> **What needs to be done**:
Extract every line of the material below and reproduce it faithfully.
========================================
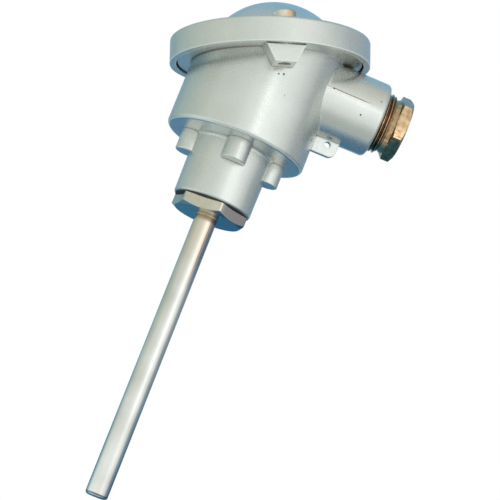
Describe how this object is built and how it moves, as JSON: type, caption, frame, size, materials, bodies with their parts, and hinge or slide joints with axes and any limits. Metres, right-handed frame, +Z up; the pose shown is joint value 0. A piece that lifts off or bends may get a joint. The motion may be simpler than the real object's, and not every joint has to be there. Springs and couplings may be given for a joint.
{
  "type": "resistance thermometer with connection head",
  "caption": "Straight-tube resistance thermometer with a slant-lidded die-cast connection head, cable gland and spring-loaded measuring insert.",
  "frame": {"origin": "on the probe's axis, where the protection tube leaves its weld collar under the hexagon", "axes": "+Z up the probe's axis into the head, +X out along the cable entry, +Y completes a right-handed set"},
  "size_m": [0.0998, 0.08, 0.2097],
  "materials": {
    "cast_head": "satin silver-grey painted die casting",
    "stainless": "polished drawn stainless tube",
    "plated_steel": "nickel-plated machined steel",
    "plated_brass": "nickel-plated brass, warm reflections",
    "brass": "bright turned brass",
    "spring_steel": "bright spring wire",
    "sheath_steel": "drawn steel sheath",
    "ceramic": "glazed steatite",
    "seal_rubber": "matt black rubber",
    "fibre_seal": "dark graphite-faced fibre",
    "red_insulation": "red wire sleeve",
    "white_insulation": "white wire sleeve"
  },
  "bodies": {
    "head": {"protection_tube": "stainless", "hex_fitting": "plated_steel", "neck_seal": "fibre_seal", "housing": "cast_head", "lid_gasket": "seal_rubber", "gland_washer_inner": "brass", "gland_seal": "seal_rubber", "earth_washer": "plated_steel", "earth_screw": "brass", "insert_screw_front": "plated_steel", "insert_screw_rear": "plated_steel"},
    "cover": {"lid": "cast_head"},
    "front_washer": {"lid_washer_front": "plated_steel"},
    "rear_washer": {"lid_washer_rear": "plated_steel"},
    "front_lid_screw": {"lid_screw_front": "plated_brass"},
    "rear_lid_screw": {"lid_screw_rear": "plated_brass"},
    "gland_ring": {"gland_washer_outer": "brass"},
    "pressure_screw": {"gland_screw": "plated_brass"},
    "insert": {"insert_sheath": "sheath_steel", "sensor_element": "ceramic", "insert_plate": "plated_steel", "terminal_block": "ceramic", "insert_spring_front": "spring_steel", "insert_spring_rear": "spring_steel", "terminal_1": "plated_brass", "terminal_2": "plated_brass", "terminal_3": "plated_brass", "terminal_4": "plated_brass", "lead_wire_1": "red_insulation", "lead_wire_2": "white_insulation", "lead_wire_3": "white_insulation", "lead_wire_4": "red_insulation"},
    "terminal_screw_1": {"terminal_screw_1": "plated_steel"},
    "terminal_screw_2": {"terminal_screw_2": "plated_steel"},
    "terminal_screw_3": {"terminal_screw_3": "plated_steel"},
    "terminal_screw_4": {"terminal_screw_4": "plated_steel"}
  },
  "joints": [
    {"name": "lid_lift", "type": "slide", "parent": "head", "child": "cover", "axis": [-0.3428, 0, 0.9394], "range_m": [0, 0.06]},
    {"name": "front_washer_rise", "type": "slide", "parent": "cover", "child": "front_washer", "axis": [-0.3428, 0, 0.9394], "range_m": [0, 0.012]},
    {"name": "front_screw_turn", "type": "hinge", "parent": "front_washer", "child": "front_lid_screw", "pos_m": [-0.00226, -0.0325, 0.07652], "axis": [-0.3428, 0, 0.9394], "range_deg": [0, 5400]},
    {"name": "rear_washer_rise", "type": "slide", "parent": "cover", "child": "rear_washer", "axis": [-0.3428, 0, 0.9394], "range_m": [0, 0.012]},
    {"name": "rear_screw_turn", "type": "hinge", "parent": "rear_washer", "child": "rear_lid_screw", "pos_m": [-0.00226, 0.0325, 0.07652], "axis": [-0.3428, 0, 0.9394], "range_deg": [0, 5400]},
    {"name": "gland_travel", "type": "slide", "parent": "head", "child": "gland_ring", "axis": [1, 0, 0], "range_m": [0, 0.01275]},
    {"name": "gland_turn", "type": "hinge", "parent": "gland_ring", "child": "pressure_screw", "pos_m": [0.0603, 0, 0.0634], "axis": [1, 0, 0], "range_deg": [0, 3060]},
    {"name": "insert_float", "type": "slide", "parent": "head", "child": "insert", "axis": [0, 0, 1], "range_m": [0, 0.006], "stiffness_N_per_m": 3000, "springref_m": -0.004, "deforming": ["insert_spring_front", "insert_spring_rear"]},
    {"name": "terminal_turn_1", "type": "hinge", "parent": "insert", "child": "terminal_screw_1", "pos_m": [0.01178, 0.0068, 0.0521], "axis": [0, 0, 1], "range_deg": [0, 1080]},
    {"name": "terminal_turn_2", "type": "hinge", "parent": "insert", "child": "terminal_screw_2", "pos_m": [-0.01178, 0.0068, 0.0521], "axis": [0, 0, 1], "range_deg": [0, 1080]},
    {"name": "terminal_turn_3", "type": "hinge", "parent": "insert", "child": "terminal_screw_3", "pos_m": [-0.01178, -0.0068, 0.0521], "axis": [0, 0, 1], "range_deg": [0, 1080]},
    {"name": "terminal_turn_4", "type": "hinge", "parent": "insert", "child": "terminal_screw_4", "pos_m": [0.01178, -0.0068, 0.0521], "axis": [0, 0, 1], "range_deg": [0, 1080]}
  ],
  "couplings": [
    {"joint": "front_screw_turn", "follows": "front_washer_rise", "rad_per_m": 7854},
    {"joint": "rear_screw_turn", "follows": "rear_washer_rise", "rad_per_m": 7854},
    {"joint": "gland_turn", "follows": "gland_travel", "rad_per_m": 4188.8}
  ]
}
========================================
> **The answer**:
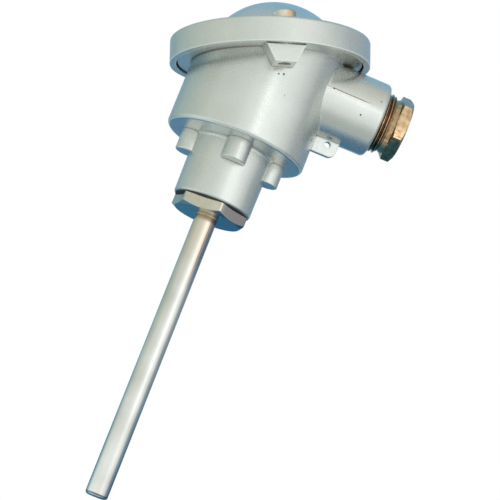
Describe how this object is built and how it moves, as JSON: type, caption, frame, size, materials, bodies with their parts, and hinge or slide joints with axes and any limits. Metres, right-handed frame, +Z up; the pose shown is joint value 0. A piece that lifts off or bends may get a joint. The motion may be simpler than the real object's, and not every joint has to be there. Springs and couplings may be given for a joint.
{
  "type": "resistance thermometer with connection head",
  "caption": "Straight-tube resistance thermometer with a slant-lidded die-cast connection head, cable gland and spring-loaded measuring insert.",
  "frame": {"origin": "on the probe's axis, where the protection tube leaves its weld collar under the hexagon", "axes": "+Z up the probe's axis into the head, +X out along the cable entry, +Y completes a right-handed set"},
  "size_m": [0.0998, 0.08, 0.2097],
  "materials": {
    "cast_head": "satin silver-grey painted die casting",
    "stainless": "polished drawn stainless tube",
    "plated_steel": "nickel-plated machined steel",
    "plated_brass": "nickel-plated brass, warm reflections",
    "brass": "bright turned brass",
    "spring_steel": "bright spring wire",
    "sheath_steel": "drawn steel sheath",
    "ceramic": "glazed steatite",
    "seal_rubber": "matt black rubber",
    "fibre_seal": "dark graphite-faced fibre",
    "red_insulation": "red wire sleeve",
    "white_insulation": "white wire sleeve"
  },
  "bodies": {
    "head": {"protection_tube": "stainless", "hex_fitting": "plated_steel", "neck_seal": "fibre_seal", "housing": "cast_head", "lid_gasket": "seal_rubber", "gland_washer_inner": "brass", "gland_seal": "seal_rubber", "earth_washer": "plated_steel", "earth_screw": "brass", "insert_screw_front": "plated_steel", "insert_screw_rear": "plated_steel"},
    "cover": {"lid": "cast_head"},
    "front_washer": {"lid_washer_front": "plated_steel"},
    "rear_washer": {"lid_washer_rear": "plated_steel"},
    "front_lid_screw": {"lid_screw_front": "plated_brass"},
    "rear_lid_screw": {"lid_screw_rear": "plated_brass"},
    "gland_ring": {"gland_washer_outer": "brass"},
    "pressure_screw": {"gland_screw": "plated_brass"},
    "insert": {"insert_sheath": "sheath_steel", "sensor_element": "ceramic", "insert_plate": "plated_steel", "terminal_block": "ceramic", "insert_spring_front": "spring_steel", "insert_spring_rear": "spring_steel", "terminal_1": "plated_brass", "terminal_2": "plated_brass", "terminal_3": "plated_brass", "terminal_4": "plated_brass", "lead_wire_1": "red_insulation", "lead_wire_2": "white_insulation", "lead_wire_3": "white_insulation", "lead_wire_4": "red_insulation"},
    "terminal_screw_1": {"terminal_screw_1": "plated_steel"},
    "terminal_screw_2": {"terminal_screw_2": "plated_steel"},
    "terminal_screw_3": {"terminal_screw_3": "plated_steel"},
    "terminal_screw_4": {"terminal_screw_4": "plated_steel"}
  },
  "joints": [
    {"name": "lid_lift", "type": "slide", "parent": "head", "child": "cover", "axis": [-0.3428, 0, 0.9394], "range_m": [0, 0.06]},
    {"name": "front_washer_rise", "type": "slide", "parent": "cover", "child": "front_washer", "axis": [-0.3428, 0, 0.9394], "range_m": [0, 0.012]},
    {"name": "front_screw_turn", "type": "hinge", "parent": "front_washer", "child": "front_lid_screw", "pos_m": [-0.00226, -0.0325, 0.07652], "axis": [-0.3428, 0, 0.9394], "range_deg": [0, 5400]},
    {"name": "rear_washer_rise", "type": "slide", "parent": "cover", "child": "rear_washer", "axis": [-0.3428, 0, 0.9394], "range_m": [0, 0.012]},
    {"name": "rear_screw_turn", "type": "hinge", "parent": "rear_washer", "child": "rear_lid_screw", "pos_m": [-0.00226, 0.0325, 0.07652], "axis": [-0.3428, 0, 0.9394], "range_deg": [0, 5400]},
    {"name": "gland_travel", "type": "slide", "parent": "head", "child": "gland_ring", "axis": [1, 0, 0], "range_m": [0, 0.01275]},
    {"name": "gland_turn", "type": "hinge", "parent": "gland_ring", "child": "pressure_screw", "pos_m": [0.0603, 0, 0.0634], "axis": [1, 0, 0], "range_deg": [0, 3060]},
    {"name": "insert_float", "type": "slide", "parent": "head", "child": "insert", "axis": [0, 0, 1], "range_m": [0, 0.006], "stiffness_N_per_m": 3000, "springref_m": -0.004, "deforming": ["insert_spring_front", "insert_spring_rear"]},
    {"name": "terminal_turn_1", "type": "hinge", "parent": "insert", "child": "terminal_screw_1", "pos_m": [0.01178, 0.0068, 0.0521], "axis": [0, 0, 1], "range_deg": [0, 1080]},
    {"name": "terminal_turn_2", "type": "hinge", "parent": "insert", "child": "terminal_screw_2", "pos_m": [-0.01178, 0.0068, 0.0521], "axis": [0, 0, 1], "range_deg": [0, 1080]},
    {"name": "terminal_turn_3", "type": "hinge", "parent": "insert", "child": "terminal_screw_3", "pos_m": [-0.01178, -0.0068, 0.0521], "axis": [0, 0, 1], "range_deg": [0, 1080]},
    {"name": "terminal_turn_4", "type": "hinge", "parent": "insert", "child": "terminal_screw_4", "pos_m": [0.01178, -0.0068, 0.0521], "axis": [0, 0, 1], "range_deg": [0, 1080]}
  ],
  "couplings": [
    {"joint": "front_screw_turn", "follows": "front_washer_rise", "rad_per_m": 7854},
    {"joint": "rear_screw_turn", "follows": "rear_washer_rise", "rad_per_m": 7854},
    {"joint": "gland_turn", "follows": "gland_travel", "rad_per_m": 4188.8}
  ]
}